Broadcast Alert Settings: Preferred ETA

GPS is a great way to figure out how close Responders are to an emergency. Unfortunately, not everyone has GPS-capable phones, so Beacon uses the Preferred ETA setting to figure out who’s closest. (There are other reasons why Beacon doesn’t use GPS to find the closest Responder, too. Read more here.)

When Dispatchers send out Broadcast Alerts, Responders are asked to self-report their estimated time of arrival (ETA) to the Incident Location. Beacon compares each Responder’s self-reported ETA to the Preferred ETA setting to determine what happens next.

Here are three examples to show you how it works. (Please note: The Preferred ETA setting works the same way whether you’re responding through the Beacon Mobile App or via SMS.)

Example 1:
Responder’s ETA is less than or equal to the Preferred ETA

Result:
Responder is Assigned Immediately ✅

If the Responder’s ETA is less than/equal to the Preferred ETA, and Beacon is still looking for more responders, the Responder is immediately assigned to the incident and asked to Confirm En Route.

Scenario 2:
Responder’s ETA is greater than the Preferred ETA

Result
:
Responder is told to “Please Standby” 🖐

 

If the Responder reports an ETA greater than the Preferred ETA, the Responder is told to Please Standby (for 1 minute*). Beacon is now waiting to see if there are other Responders who are closer. If Beacon can’t find another Responder with a shorter ETA, Beacon will then send the Confirm En Route message, as shown here.

*Read this page on “Confirmation Windows” to learn about how Beacon decides how long you have to wait.

Scenario 3:
Responder’s ETA is greater than the Preferred ETA

Result:
Responder is Rejected 🚫

 

Just as in the example above, in this scenario the Responder reports an ETA greater than the Preferred ETA and is then told to Please Standby (for 3 minutes*). After 3 minutes, Beacon then tells the Responder, “You are not needed for this incident.”

Why? Because Beacon found another Responder who reported a shorter ETA than this Responder.

*Read this page on “Confirmation Windows” to learn about how Beacon decides how long you have to wait.

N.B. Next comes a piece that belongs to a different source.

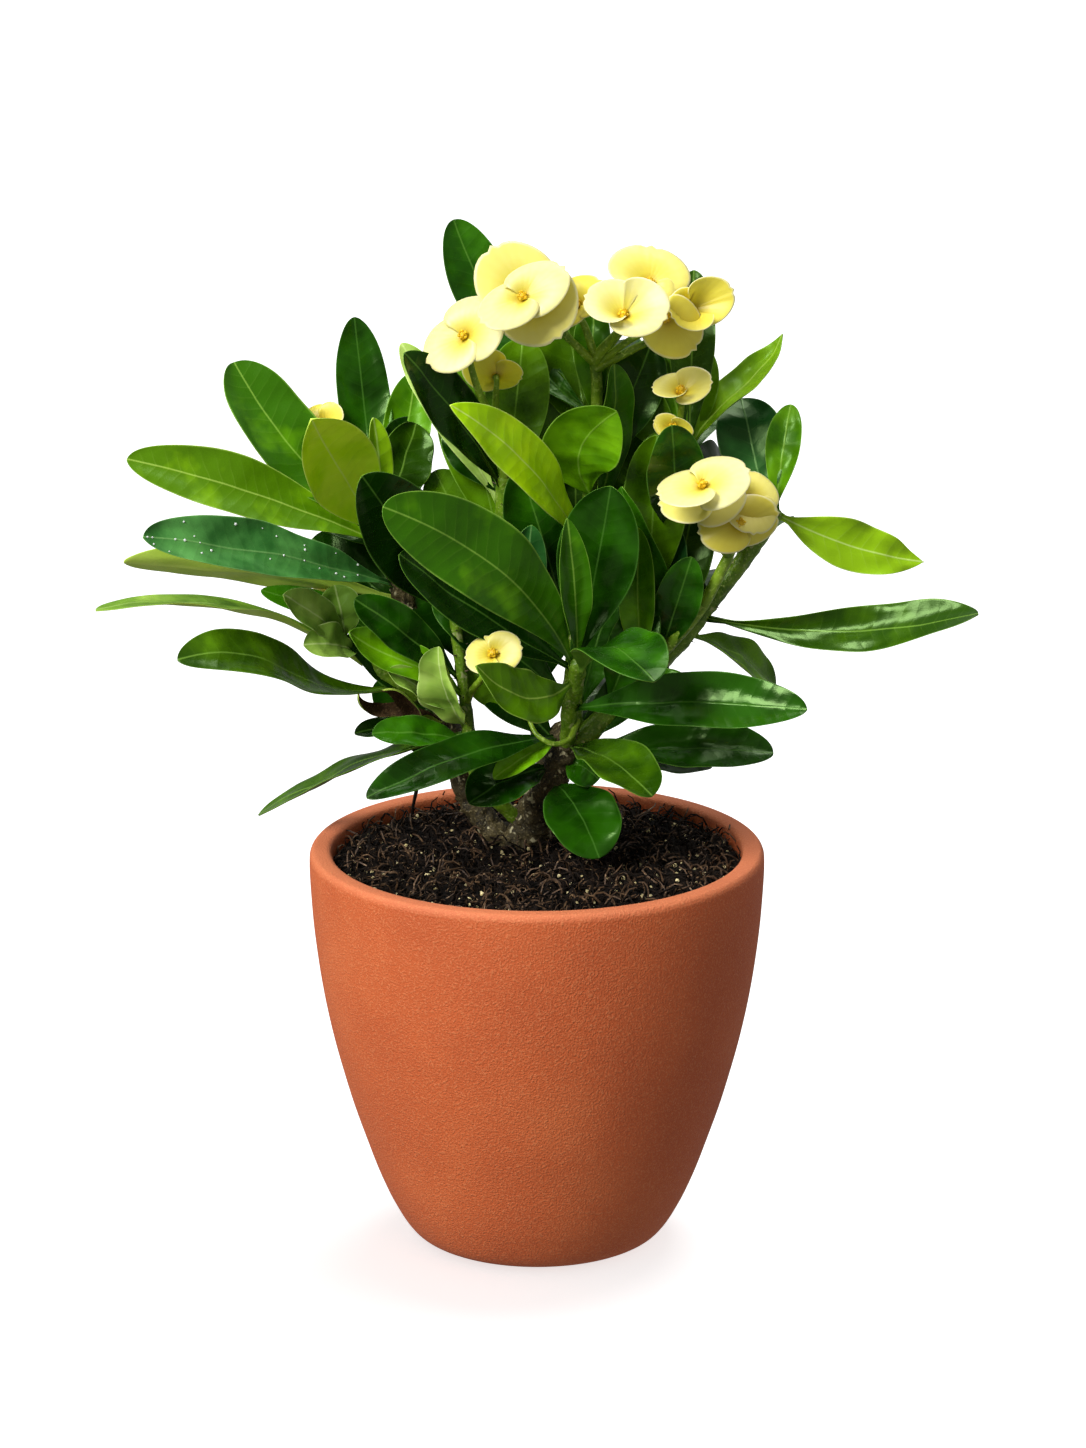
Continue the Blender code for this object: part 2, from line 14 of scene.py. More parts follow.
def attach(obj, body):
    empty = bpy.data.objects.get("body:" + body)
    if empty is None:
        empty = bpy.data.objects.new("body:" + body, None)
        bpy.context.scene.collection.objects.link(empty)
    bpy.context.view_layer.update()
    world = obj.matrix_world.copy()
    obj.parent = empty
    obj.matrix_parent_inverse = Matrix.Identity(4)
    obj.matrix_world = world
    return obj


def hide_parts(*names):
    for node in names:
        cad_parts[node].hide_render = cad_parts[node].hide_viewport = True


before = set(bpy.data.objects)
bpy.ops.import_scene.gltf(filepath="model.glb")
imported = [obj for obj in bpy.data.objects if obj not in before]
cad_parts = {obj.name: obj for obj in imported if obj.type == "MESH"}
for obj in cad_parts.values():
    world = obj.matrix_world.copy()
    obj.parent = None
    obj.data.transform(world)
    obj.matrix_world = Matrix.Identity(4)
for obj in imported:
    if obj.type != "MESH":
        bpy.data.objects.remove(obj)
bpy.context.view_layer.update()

BODY = "root"
MM = 0.001

bl_info = {
    "name": "Potted Euphorbia",
    "version": (1, 0, 0),
    "blender": (4, 5, 0),
    "location": "View3D > Sidebar > Euphorbia",
    "description": "Builds a crown of thorns plant in a terracotta pot",
    "category": "Add Mesh",
}


# ---------------------------------------------------------------- colours and nodes
def shade(code):
    """A linear colour from an sRGB hex code."""
    channels = [int(code[i:i + 2], 16) / 255.0 for i in (1, 3, 5)]
    return [c / 12.92 if c <= 0.04045 else ((c + 0.055) / 1.055) ** 2.4 for c in channels] + [1.0]


def add(tree, kind, links=None, **settings):
    """Adds a node. The settings are its properties, and links gives its sockets values or sources."""
    node = tree.nodes.new(kind)
    for name, value in settings.items():
        setattr(node, name, value)
    for key, value in (links or {}).items():
        socket = node.inputs[key]
        if isinstance(value, bpy.types.NodeSocket):
            tree.links.new(value, socket)
        else:
            socket.default_value = value
    return node


def ramp(tree, source, *stops):
    """A colour ramp over (position, hex colour) stops, read at the source."""
    node = add(tree, "ShaderNodeValToRGB", {0: source})
    cells = node.color_ramp.elements
    while len(cells) < len(stops):
        cells.new(0.5)
    for cell, (position, code) in zip(cells, stops):
        cell.position = position
        cell.color = shade(code)
    return node.outputs[0]


def blend(tree, share, one, two, mode="MIX"):
    """One colour mixed with another by a share."""
    node = add(tree, "ShaderNodeMix", {0: share, 6: one, 7: two}, data_type="RGBA", blend_type=mode)
    return node.outputs[2]


def sums(tree, operation, *values):
    """A maths node's result."""
    return add(tree, "ShaderNodeMath", dict(enumerate(values)), operation=operation).outputs[0]


def finish_named(name):
    """A new material with its tree and its main shader."""
    made = bpy.data.materials.new(name)
    made.use_nodes = True
    tree = made.node_tree
    return made, tree, tree.nodes["Principled BSDF"]


def grain(tree, where, scale, detail=3.0, rough=0.5):
    """Soft noise with a feature size of about 1/scale metres."""
    settings = {"Vector": where, "Scale": scale, "Detail": detail, "Roughness": rough}
    return add(tree, "ShaderNodeTexNoise", settings).outputs[0]


def dab(tree, base, mask, share, code):
    """The base colour with another laid over it where the mask is bright."""
    return blend(tree, sums(tree, "MULTIPLY", mask, share), base, shade(code))


def span(tree, value, low, high):
    """How far a value is from low to high, held between 0 and 1."""
    return add(tree, "ShaderNodeMapRange", {0: value, 1: low, 2: high}).outputs[0]


def raised(tree, shader, height, strength, distance):
    """Gives a finish relief from a height map."""
    bump = add(tree, "ShaderNodeBump", {"Strength": strength, "Distance": distance, "Height": height})
    tree.links.new(bump.outputs[0], shader.inputs["Normal"])


def terracotta():
    """Unglazed fired clay, thrown and sponged: matt, with a fine sandy grain and cloudy colour."""
    made, tree, shader = finish_named("terracotta_unglazed")
    where = add(tree, "ShaderNodeTexCoord").outputs["Object"]
    cloud = grain(tree, where, 22.0, 4.0)
    base = ramp(tree, cloud, (0.30, "#AC4F27"), (0.52, "#B4552A"), (0.72, "#BC5E31"))
    # Grog and sand grains are 0.4 to 0.8 mm across.
    sand = grain(tree, where, 1500.0, 2.0, 0.6)
    light = ramp(tree, sand, (0.60, "#000000"), (0.72, "#FFFFFF"))
    dark = ramp(tree, sand, (0.27, "#FFFFFF"), (0.38, "#000000"))
    base = dab(tree, base, light, 0.30, "#E39A70")
    base = dab(tree, base, dark, 0.40, "#8A3C1C")
    # The lip's top is painted paler than the wall: a painted highlight where the light falls on it from
    # above.
    level = add(tree, "ShaderNodeSeparateXYZ", {0: where}).outputs[2]
    lip_highlight = span(tree, level, 0.1485, 0.1515)
    base = dab(tree, base, lip_highlight, 0.30, "#D28C66")
    # A pebbly skin: soft lumps a millimetre apart in relief, whose tops are painted paler as a painted
    # highlight.
    lumps = grain(tree, where, 1250.0, 2.0, 0.6)
    lump_highlight = ramp(tree, lumps, (0.52, "#000000"), (0.66, "#FFFFFF"))
    base = dab(tree, base, lump_highlight, 0.22, "#E29A66")
    tree.links.new(base, shader.inputs["Base Color"])
    relief = sums(tree, "ADD", lumps, sums(tree, "MULTIPLY", sand, 0.35))
    raised(tree, shader, relief, 0.60, 0.0009)
    tree.links.new(sums(tree, "MULTIPLY_ADD", sand, 0.2, 0.58), shader.inputs["Roughness"])
    shader.inputs["Specular IOR Level"].default_value = 0.25
    return made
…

The Preferred ETA setting is how Beacon determines who the closest Responders are. Is it perfect? No. In fact, you’ve probably already figured out that Responders can game Beacon by always replying with an ETA of 1 minute.

This is true.

But why would they want to do that when lying about their ETA could be the difference between them saving a life and delaying care to a critical patient? As far as we’re concerned, that’s a personnel problem — not a technology problem. Tell your Responders to be honest about how long they need to arrive on scene.

One day everyone will have GPS-enabled phones and Beacon will be able to pick the closest responders that way (in theory, at least). Until then, the Preferred ETA setting will do just as well.